Die Vereinte Dienstleistungsgewerkschaft (ver.di) verurteilt den Umgang der europäischen Textilindustrie mit den Beschäftigten in den Zulieferfabriken im globalen Süden aufs Schärfste. Seit Mai hätten immer mehr – vorwiegend weibliche – Beschäftigte in Indien, Bangladesch und Sri Lanka ihre Arbeit ohne Lohnfortzahlung oder sonstige soziale Absicherung verloren, heißt es in einer Resolution der Gewerkschaft und der Gesamtbetriebsräte verschiedener Textilketten in Deutschland.

„Wieder einmal wird deutlich, dass einseitige Selbstverpflichtungen der Unternehmen nichts anderes als Täuschungsmanöver sind. Um die Rechte der Beschäftigten und die Menschenrechte in der Zuliefererkette zu sichern, sind rechtsverbindliche Gesetze und vor allem Tarifverträge mit den Gewerkschaften vor Ort zwingend notwendig“, sagt Orhan Akman, Bundesfachgruppenleiter für den Einzelhandel bei ver.di.

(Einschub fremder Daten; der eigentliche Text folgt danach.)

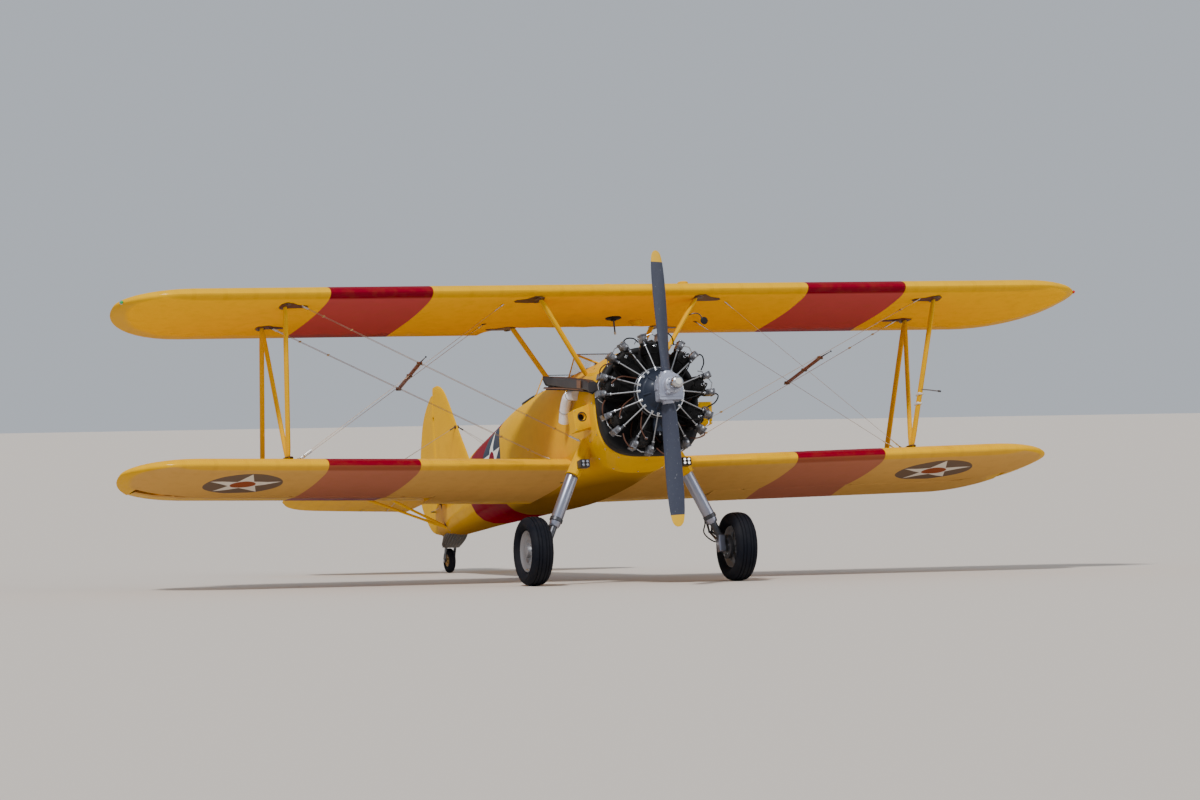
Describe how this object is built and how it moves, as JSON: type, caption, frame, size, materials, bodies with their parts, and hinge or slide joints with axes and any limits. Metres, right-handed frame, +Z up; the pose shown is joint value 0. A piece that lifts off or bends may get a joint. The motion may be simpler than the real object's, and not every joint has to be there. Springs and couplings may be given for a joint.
{
  "type": "biplane trainer aircraft",
  "caption": "Two-seat open-cockpit biplane on fixed tail-wheel gear, with an open radial engine, turning propeller and wheels, and working control surfaces.",
  "frame": {"origin": "on the ground, under the middle of the bounding box, with the machine parked on its three wheels", "axes": "+X to port along the span, +Y aft, +Z up"},
  "size_m": [9.803, 7.7066, 3.161],
  "materials": {
    "yellow_fabric": "glossy doped fabric, chrome yellow, with red bands and a star in a disc on the wings",
    "yellow_metal": "gloss yellow paint on sheet metal",
    "strut_yellow": "gloss yellow paint on streamlined tube",
    "panel_black": "matt black with round dials",
    "seat_canvas": "seat pan with a stitched pad",
    "windshield_glass": "clear flat panes in a painted frame",
    "stay_steel": "streamlined steel wires with a wooden tie rod",
    "engine_metal": "black finned cylinders, blue-grey nose case, polished pushrod tubes",
    "collector_black": "sooted dark steel",
    "duct_grey": "satin dark grey sheet",
    "pipe_silver": "bright steel tube, a little heat stained",
    "leg_silver": "silver painted leg over a bright oleo",
    "lamp": "black housing with bright square lenses",
    "tyre_black": "black rubber with ground dust",
    "rim_silver": "dusty silver disc",
    "fork_dark": "dark painted forging",
    "boot_canvas": "grey canvas boot",
    "hub_silver": "silver grey machined steel",
    "blade_grey": "satin blue-grey paint with yellow tips"
  },
  "bodies": {
    "airframe": {"nose_cowl": "yellow_metal", "fuselage_front": "yellow_fabric", "fuselage_rear": "yellow_fabric", "instrument_panel_front": "panel_black", "instrument_panel_rear": "panel_black", "seat_front": "seat_canvas", "seat_rear": "seat_canvas", "windshield_front": "windshield_glass", "windshield_rear": "windshield_glass", "upper_wing_center": "yellow_fabric", "upper_wing_left": "yellow_fabric", "upper_wing_right": "yellow_fabric", "lower_wing_left": "yellow_fabric", "lower_wing_right": "yellow_fabric", "interplane_struts_left": "strut_yellow", "interplane_struts_right": "strut_yellow", "cabane_strut_front_left": "strut_yellow", "cabane_strut_front_right": "strut_yellow", "cabane_strut_rear_left": "strut_yellow", "cabane_strut_rear_right": "strut_yellow", "stays_left": "stay_steel", "stays_right": "stay_steel", "fin": "yellow_fabric", "stabiliser_left": "yellow_fabric", "stabiliser_right": "yellow_fabric", "tail_struts_left": "strut_yellow", "tail_struts_right": "strut_yellow", "engine": "engine_metal", "exhaust_collector": "collector_black", "exhaust_duct": "duct_grey", "exhaust_pipe": "pipe_silver", "air_box_right": "yellow_metal", "air_box_left": "yellow_metal", "gear_fairing_left": "yellow_metal", "gear_fairing_right": "yellow_metal", "gear_leg_left": "leg_silver", "gear_leg_right": "leg_silver", "landing_light_left": "lamp", "landing_light_right": "lamp", "tail_wheel_boot": "boot_canvas"},
    "propeller": {"propeller_hub": "hub_silver", "propeller_blade_upper": "blade_grey", "propeller_blade_lower": "blade_grey"},
    "wheel_left": {"tyre_left": "tyre_black", "rim_left": "rim_silver"},
    "wheel_right": {"tyre_right": "tyre_black", "rim_right": "rim_silver"},
    "tail_fork": {"tail_fork": "fork_dark"},
    "tail_wheel": {"tail_tyre": "tyre_black", "tail_rim": "yellow_metal"},
    "rudder": {"rudder": "yellow_fabric"},
    "elevator": {"elevator": "yellow_fabric"},
    "aileron_left": {"aileron_left": "yellow_fabric"},
    "aileron_right": {"aileron_right": "yellow_fabric"}
  },
  "joints": [
    {"name": "propeller_spin", "type": "hinge", "parent": "airframe", "child": "propeller", "pos_m": [0, -3.521, 1.8587], "axis": [0, -0.9816, 0.1908], "continuous": true},
    {"name": "wheel_left_spin", "type": "hinge", "parent": "airframe", "child": "wheel_left", "pos_m": [1.034, -2.59671, 0.33], "axis": [1, 0, 0], "continuous": true},
    {"name": "wheel_right_spin", "type": "hinge", "parent": "airframe", "child": "wheel_right", "pos_m": [-1.034, -2.59671, 0.33], "axis": [1, 0, 0], "continuous": true},
    {"name": "tail_steer", "type": "hinge", "parent": "airframe", "child": "tail_fork", "pos_m": [0, 2.90751, 0.2], "axis": [0, 0, 1], "range_deg": [-30, 30]},
    {"name": "tail_wheel_spin", "type": "hinge", "parent": "tail_fork", "child": "tail_wheel", "pos_m": [0, 2.95251, 0.127], "axis": [1, 0, 0], "continuous": true},
    {"name": "rudder_turn", "type": "hinge", "parent": "airframe", "child": "rudder", "pos_m": [0, 3.24947, 1.05201], "axis": [0, 0.1908, 0.9816], "range_deg": [-30, 30]},
    {"name": "elevator_turn", "type": "hinge", "parent": "airframe", "child": "elevator", "pos_m": [0, 2.97627, 0.7995], "axis": [1, 0, 0], "range_deg": [-15, 33]},
    {"name": "aileron_left_turn", "type": "hinge", "parent": "airframe", "child": "aileron_left", "pos_m": [2.975, -0.87118, 0.92131], "axis": [0.9998, 0.0037, 0.0188], "range_deg": [-19, 29]},
    {"name": "aileron_right_turn", "type": "hinge", "parent": "airframe", "child": "aileron_right", "pos_m": [-2.975, -0.87118, 0.92131], "axis": [0.9998, -0.0037, -0.0188], "range_deg": [-29, 19]}
  ],
  "couplings": [
    {"joint": "aileron_right_turn", "follows": "aileron_left_turn", "ratio": -1},
    {"joint": "tail_steer", "follows": "rudder_turn", "ratio": 1}
  ]
}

Viele der Fabriken beliefern die europäische und deutsche Textilindustrie. Beispielsweise lässt der indische Zulieferer Gokaldas Exports für die Bekleidungskette Hennes & Mauritz (H&M) produzieren. Dort seien vor kurzem 1.200 Beschäftigte ohne Vorankündigung auf die Straße gesetzt worden. Nun klagten die Beschäftigten gegen die rechtswidrigen Entlassungen, so die Vorsitzende der Gewerkschaft GATWU, Prathibha R. Ramanath, die die Arbeitskämpfe in verschiedenen Textilfabriken anführt. „Der Zulieferer Gokaldas lehnt jegliche Verantwortung für die Beschäftigten ab und begründet den justiziablen Vorgang mit Auftragseinbrüchen während der Corona-Pandemie. Und auch H&M verweigert jegliche ernsthafte Verhandlung über eine soziale Lösung für die Beschäftigten, trotz öffentlicher Bekundungen, in der Pandemie Verantwortung zu übernehmen,“ so Ramanath.

Noch 2019 hatte H&M 90 Prozent des Produktionsvolumens von Gokaldas Exports in Indien abgenommen. Damit hätte der indische Zulieferer allein 2019 einen Gewinn von rund 4,5 Millionen Euro erzielt; bei H & M habe der Gewinn 2019 über 1,3 Milliarden Euro betragen. „Profit ohne Verantwortung geht nicht, vor allem nicht in der Coronakrise“, sagt Saskia Stock, Vorsitzende des Gesamtbetriebsrats von H&M in Deutschland. Deshalb hätten die Betriebsräte zusammen mit ver.di und den Beschäftigten bei H & M, Zara und Primark ein Papier verfasst, in dem sie sich mit den Näherinnen in den südasiatischen Textilfabriken solidarisieren.

Am heutigen Dienstag (14. Juli 2020) werden die Ergebnisse der zweiten Unternehmensbefragung zum Lieferkettengesetz dem Interministeriellen Ausschuss für Wirtschaft und Menschenrechte in Berlin vorgestellt. Bundesentwicklungsminister Gerd Müller hatte vor Monaten darauf gedrängt, dass sich die Entwicklungshilfe künftig an der Einhaltung von Menschenrechten und nachhaltigen Lieferketten orientieren soll. „Im Falle der Textilindustrie in Bangladesch, Indien und Sri Lanka kann die Bundesregierung jetzt zeigen, wie ernst es ihr damit ist“, so Gewerkschafter Orhan Akman.